The Preserve plays another vital role. Before heading back to the entrance, we make one last stop. Here, a basin shaded by willows and cottonwoods is under construction and signs indicate it will soon be the home of the Pahrump poolfish, a small, gold-flecked creature that has nearly gone extinct. “It was only found in a single spring in Pahrump until the 1970s and a professor at UNLV literally saved the last hundred or so fish in a bucket,” Winkel tells me. The Las Vegas Valley Water District applied to the federal government to build a refugia here for the endangered fish and got approval earlier this year.

After opening to the public 10 years ago this June, the Springs Preserve will be restoring the last few sites left on the property this fall. We stood looking over a triangular corner lot wedged up against Highway 95. Pale dust swirled over the barren ground and faded sheets of newspaper clung to the chain-link fence.
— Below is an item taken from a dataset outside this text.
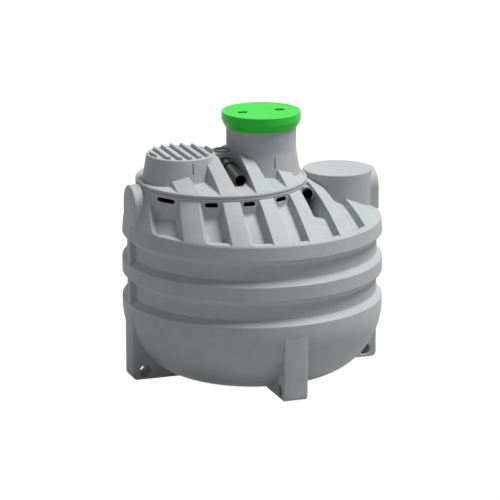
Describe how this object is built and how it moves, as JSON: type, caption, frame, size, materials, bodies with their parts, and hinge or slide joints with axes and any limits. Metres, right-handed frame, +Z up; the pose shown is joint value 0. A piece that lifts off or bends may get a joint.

It’s hard to believe that the abundant landscape we just passed through looked like this just a dozen years ago. Soon, this little corner will be filled with desert plants and, aside from some check-ups and maintenance, Winkel’s work will be done.”

“What’s different about somebody like me that restores native habitat and a horticulturist or a gardener is that I hope to work myself out of a job,” he says. “One of the biggest compliments to me is if you can’t tell I was there, then I’ve done my job.”